We are privileged here in this country to be able to vote our choice. Don’t let this day slip by you as you run through your day apathetic to what is happening in the government. Know what you believe in and vote. Let your concerns and voice be heard. Once I left Dachau and dug in to history a little more (since I cheated my way through in school) I was floored to learn that Hitler was voted in to office. Not only that he was voted Man of the Year.
There is so much to learn from history. The feelings and smells of Dachau are still fresh when I recall what I saw. And what I saw was nothing compared to the reign of horror that happened from 1933-1945.

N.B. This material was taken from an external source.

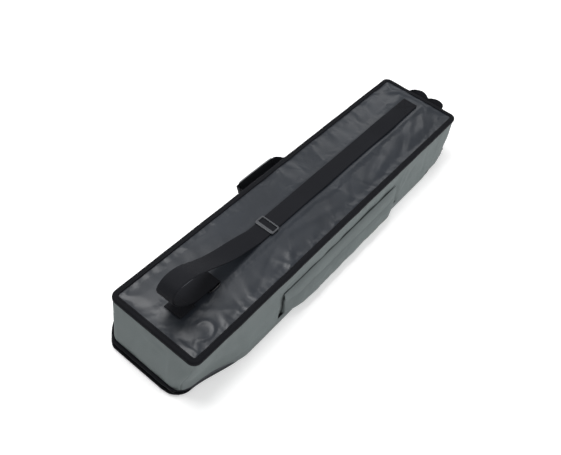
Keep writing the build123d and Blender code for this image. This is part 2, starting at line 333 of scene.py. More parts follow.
def oval(out_low, out_high, low, high, count=14, power=0.8):
    """Rounded section between two outward places and two heights."""
    angles = np.linspace(0, 2 * np.pi, count, endpoint=False)
    c, s = np.cos(angles), np.sin(angles)
    c, s = np.sign(c) * np.abs(c) ** power, np.sign(s) * np.abs(s) ** power
    return np.column_stack([
        (out_low + out_high) / 2 + c * (out_high - out_low) / 2,
        (low + high) / 2 + s * (high - low) / 2,
    ])


def stitch_row(name, path, up, pitch=3.4 * MM, thread=0.45 * MM, closed=False):
    """Row of sewn stitches: one short thread bump after another along a path."""
    path = np.asarray(path, float)
    if closed:
        path = np.vstack([path, path[:1]])
    steps = travelled(path)
    count = max(2, int(steps[-1] / pitch))
    middles = (np.arange(count) + 0.5) * steps[-1] / count
    centre, ahead, behind = (
        np.column_stack([np.interp(places, steps, path[:, k]) for k in range(3)])
        for places in (middles, middles + pitch / 3, middles - pitch / 3)
    )
    along = ahead - behind
    along /= np.linalg.norm(along, axis=1)[:, None]
    up = np.broadcast_to(np.asarray(up, float), centre.shape)
    side = np.cross(along, up)
    rings = [(-0.42, 0.25, -0.6), (-0.3, 0.8, 0.3), (0, 1.0, 0.6), (0.3, 0.8, 0.3), (0.42, 0.25, -0.6)]
    points, faces = [], []
    around = 6
    for i in range(count):
        base = len(points)
        for place, size, lift in rings:
            for k in range(around):
                a = 2 * math.pi * k / around
                points.append(
                    centre[i] + along[i] * place * pitch
                    + side[i] * math.cos(a) * thread * size
                    + up[i] * (math.sin(a) * thread * size + lift * thread)
                )
        for r in range(len(rings) - 1):
            for k in range(around):
                n = (k + 1) % around
                faces.append((base + r * around + k, base + r * around + n,
                              base + (r + 1) * around + n, base + (r + 1) * around + k))
        faces.append(tuple(base + k for k in range(around))[::-1])
        faces.append(tuple(base + (len(rings) - 1) * around + k for k in range(around)))
    return mesh_piece(name, points, faces)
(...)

Make sure you vote. Your voice does matter.
Leah Adams says
Alene, I have not visited Germany, but I had a very similar reaction when I visited the Holocaust Museum in Jerusalem. It took almost three hours to tour, and I left emotionally spent. Have you read ‘Bonhoeffer’ by Eric Metaxas? It is frightening how many parallels there are between Nazi Germany and America in this decade/century. Outstanding book that every Christian should read.
Positively Alene says
Oh Leah, I’m sure that was emotional. When we stare at the truth of evil it is so unnerving. I haven’t read that book. Adding it to my list.
Fivehearts Onefamily says
I went on a trip that included Germany when I was about 12. We went to a concentration camp and a huge museum dedicated to the holocaust. The images are in my brain forever. I can remember the feeling when I relive the memory. For me, it’s always been easy to pretend history didn’t quite happen. It was only in books or in movies. But then when I am physically surrounded by it, well, I become changed. My time in Germany changed me, that’s for sure. It was painful and confusing, but I also learned a few things and matured just a little.
Your post was great. It reminded me of my own adventure. Thanks for sharing this. It’s such a gut wrenching part of history.